In contrast, bulk TMDs are often seen as less efficient for manipulating entangled quantum degrees of freedom, due to the AB stacking in the 2H structure, which restores inversion symmetry and forbids valley polarization under time-reversal symmetry. Within this context, valley polarization is thus usually achieved by applying an external out-of-plane electric/magnetic field, thus breaking the inversion symmetry29,30,31,32,33,34. Accordingly, an optical dichroism (different optical response for opposite circular light polarization) is usually tuned by the strength of the external field. Recent research has shown that hidden pseudospin orders35—the entangled local order absent at the global scale—can be exploited without breaking the point-inversion symmetry in centrosymmetric bulk materials to leverage the functional properties of individual layers in a multilayer system under equilibrium conditions31,35. This underlying hidden order has been primarily investigated in TMDs through ARPES, focusing on the spin polarization of the excited photoelectron density ejected from the valence bands. Spin-dependent dichroism in the ARPES signal disappears on very short timescales, t ~ 50-100 fs36,37,38,39,40.

Here we show that the optical response of centrosymmetric bulk WSe2 can be efficiently manipulated, without breaking point-inversion symmetry, across a wide energy range (ω ≈ 1.4–2.8 eV) and over a long timescale (~ 0.5 ps) using a circularly polarized ultrashort pump pulse at the A-exciton frequency. This manipulation is revealed by a pronounced transient optical Kerr rotation, with distinct features (and opposite signs) at the A-, B-, and C-exciton energies. Unlike single-layer TMDs, where Kerr rotation is typically observed with nearly degenerate pump-probe setups at A-exciton resonance, our results are robustly explained by a hidden order between spin, valley, layer, and orbital degrees of freedom, governed by optical selection rules and Berry curvature. Through microscopic quantum field analysis, we replicate the experimental results and uncover the origin and relative signs of these features across different excitonic ranges. The relatively long Kerr lifetime suggests that electron-hole excitations in bulk WSe2 persist far longer than previously indicated by ARPES. This work opens new possibilities for efficiently manipulating quantum degrees of freedom in bulk TMDs, bypassing the limitations of single-layer systems.

Results

The bulk semiconducting TMDs with chemical formula MX2 (M = Mo, W; X = S, Se) share a 2H lattice structure where the unit cell contains two stacked layers MX2 with a relative rotation of 180 degrees (Fig. 1a). It is known that interlayer couplings in bulk TMDs changes many of these compounds from direct-to indirect-bandgap semiconductors, with an indirect gap between the Γ and Q points of the Brillouin zone (Fig. 1b)41,42. Despite of this, however, the dominant optical features of bulk systems stem from particle-hole excitations close to the ± K points, just as for single-layer compounds, and are characterized by two exciton features, termed A and B, which are related, respectively, to the particle-hole excitations between the spin-split upper and lower valence bands and the nearly-degenerate conduction band41. Typical values of A and B exciton resonances in bulk WSe2 at room (low) temperature are EA ~ 1.6(1.7) eV, EB ~ 2.2(2.1) eV, respectively, slightly larger than in single-layer compounds43,44,45. Like other TMDs, a further high-energy broad shoulder, usually denoted as “C-exciton”, is reported in WSe2, which is often associated in literature with band-nesting conditions occurring along the Γ-K path of the Brillouin zone13.

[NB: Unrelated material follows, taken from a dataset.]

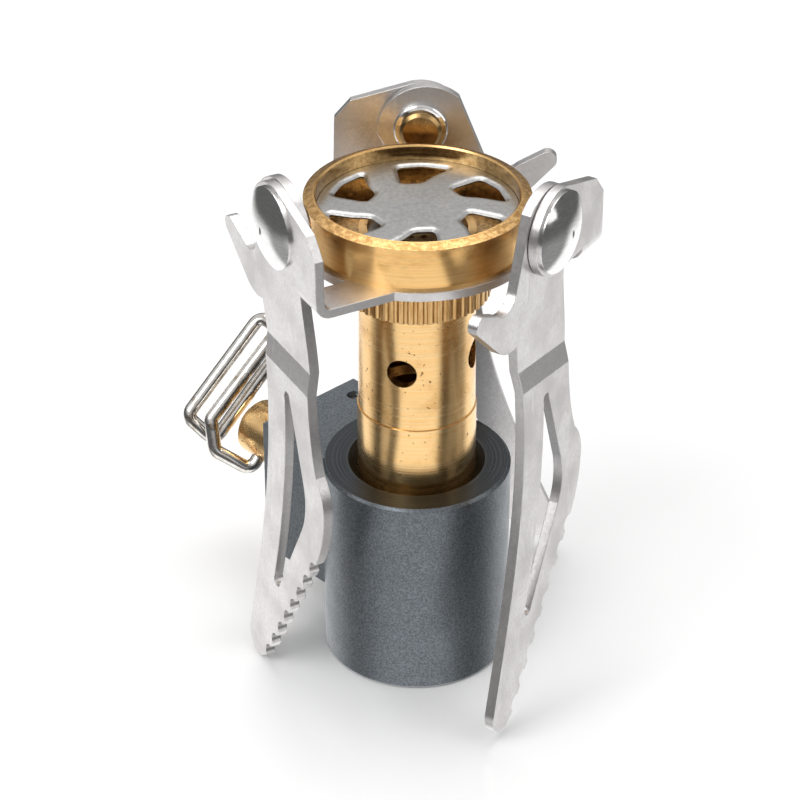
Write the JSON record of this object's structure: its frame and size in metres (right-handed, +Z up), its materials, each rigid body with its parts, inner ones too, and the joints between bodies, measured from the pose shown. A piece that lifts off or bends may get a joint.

Fig. 1: Crystal structure, band structure and geometry of the time-resolved experiment.
figure 1

a Crystal structure of the bulk WSe2 crystal, from a top view (top panel) and a side view (bottom panel). Tungsten (selenium) atoms are indicated in blue (green). The orange box denotes the bulk unit cell including two WSe2 layers. Also shown here is the 45 polarization of the incoming probe photon, whereas θ indicates the rotation angle of the polarization of the reflected probe beam. b Schematic band-structure of bulk TMDs (red lines), compared with the band structure of single-layer (black lines). The vertical arrow represents the particle-hole optical transitions responsible for the A- and B-exciton resonances. c Sketch of the experimental configuration: the spectra of the horizontal (H) and vertical (V) components of a broadband supercontinuum beam (1.3 − 2.8 eV), split and dispersed by a Wollaston polarizer (WP), are detected by a twin array detector. The polarization of the pump beam at ωpump = 1.55 eV is switched from right-circular (RCP) to left-circular (LCP) by means of a liquid crystal variable waveplate (LW). The probe impinges the sample at near-normal incidence, while the pump impinges at an angle of ≈ 20. The bulk WSe2 crystal is aligned as in panel (a), with its x-axis along the horizontal direction.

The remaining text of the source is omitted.